SLAVES in 1969 is one I would like to see, co-starring Dionne Warwick, and is presumably about the evils of slavery with Boyd as the “evil overseer”.

From 1970 onwards Boyd was now making movies in Europe – most of which never surfaced here in the UK and most seem rather inconsequential. Of these I have only seen is THE DEVIL HAS 7 FACES with Carroll Baker, where an older Boyd has a featured role. Romain Gary’s KILL with Jean Seberg and James Mason should be worth a look, from 1971. 1977's THE SQUEEZE was an interesting discovery recently, a brutal thriller with a good role for Boyd. At least he kept working until that fatal heart attack playing golf in July 1977.

All we know of Boyd’s private life is that there were 2 brief marriages, the first during the making of BEN HUR and then 10 months before his death to his long-term PA and assistant, as detailed in his imdb profile.
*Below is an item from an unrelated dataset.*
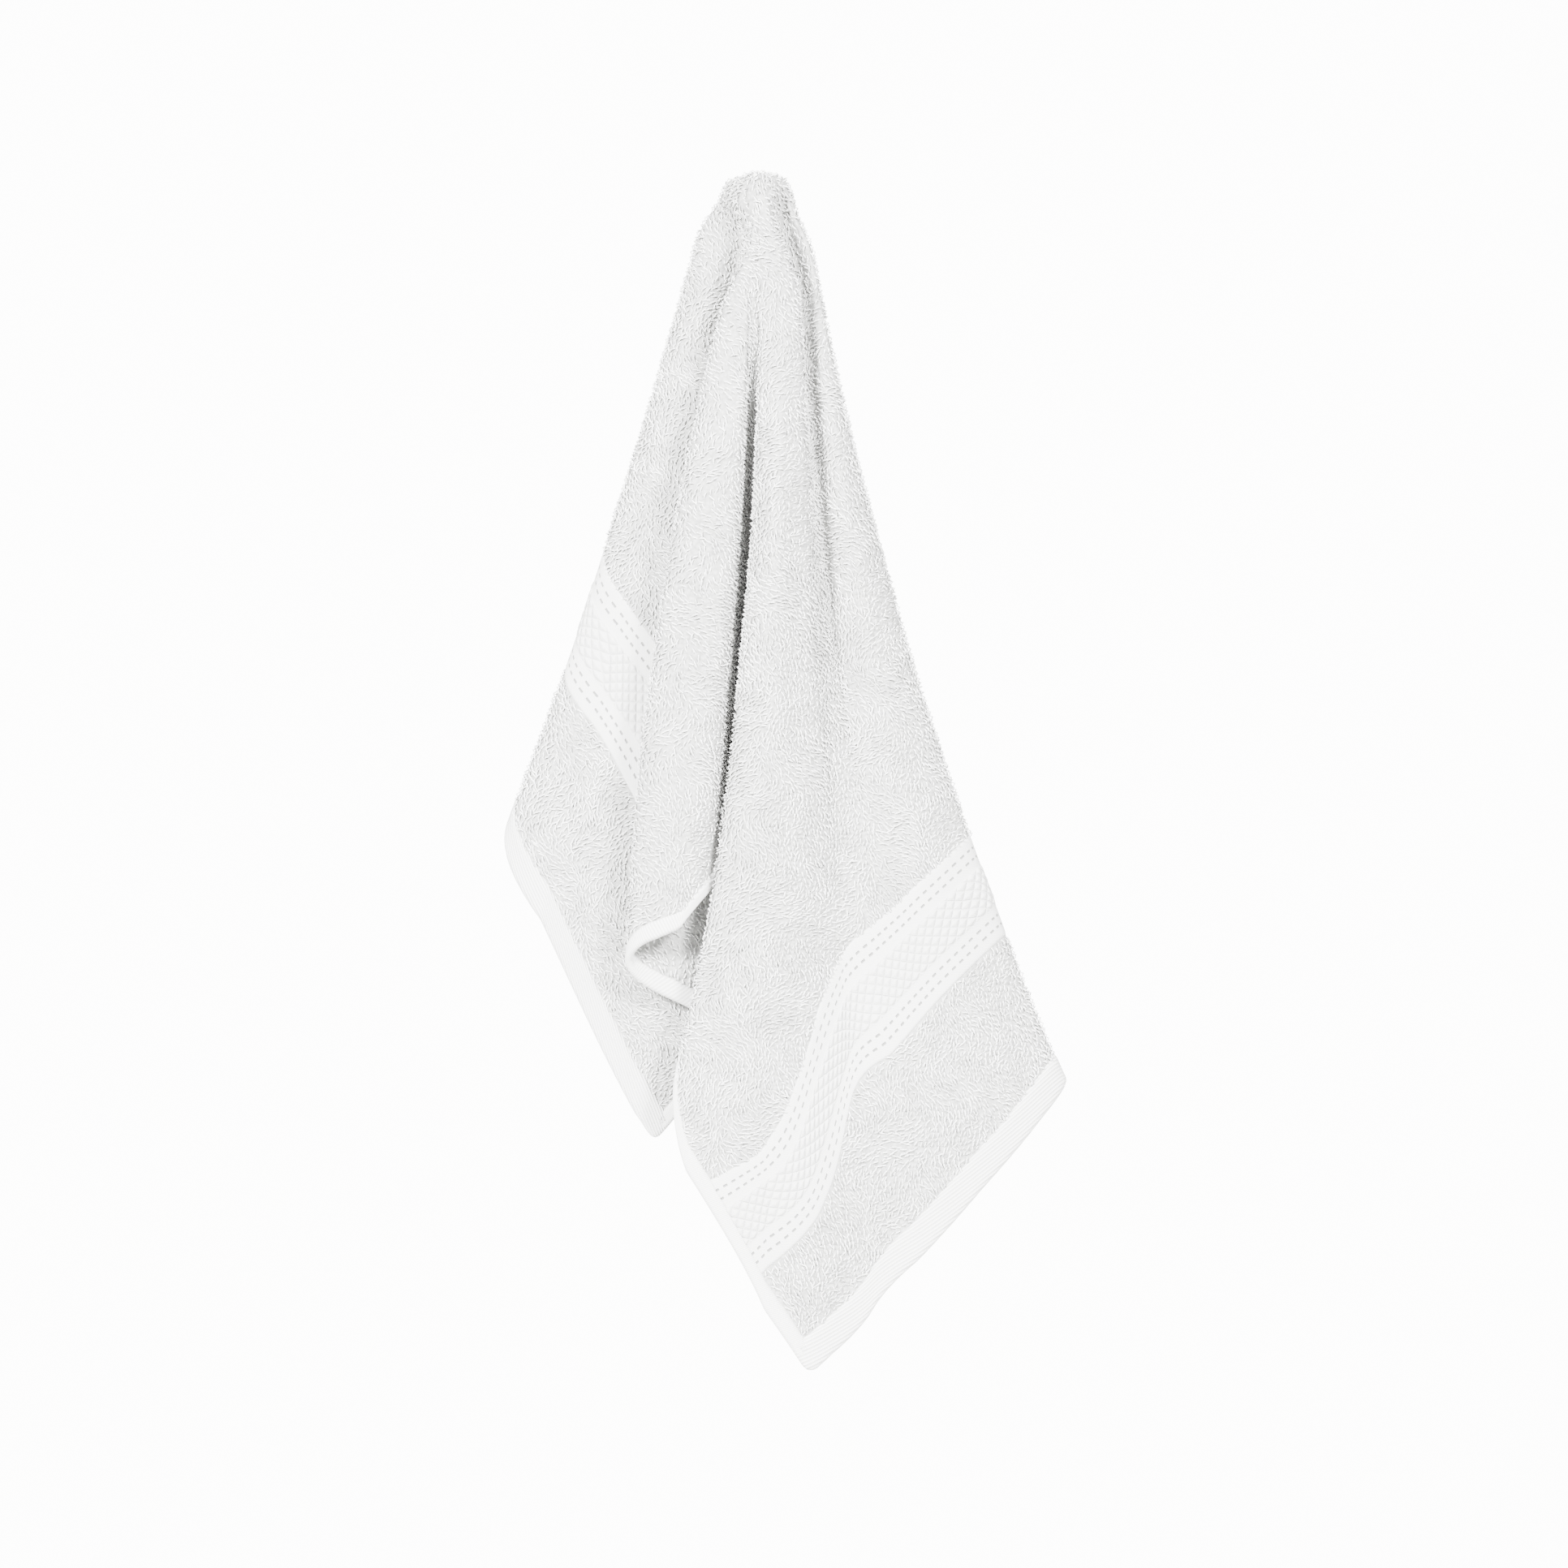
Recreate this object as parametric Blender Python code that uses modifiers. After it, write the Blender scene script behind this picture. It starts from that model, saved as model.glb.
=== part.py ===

All careers have peaks and troughs, with Boyd no exception. Overall it’s an interesting journey of ups and downs with some major hits – not bad for the young actor from Northern Ireland who became a colourful leading man. He would surely have had a career revival as (like Stanley Baker and Laurence Harvey) dying in one’s 40s is far too young, but BEN HUR will always keep him a star.

There is now finally a book on Boyd: "Stephen  Boyd: From Belfast to Hollywood" by Joe Cushman, published in 2013, a slim volume but it covers all the salient points about Boyd and his career.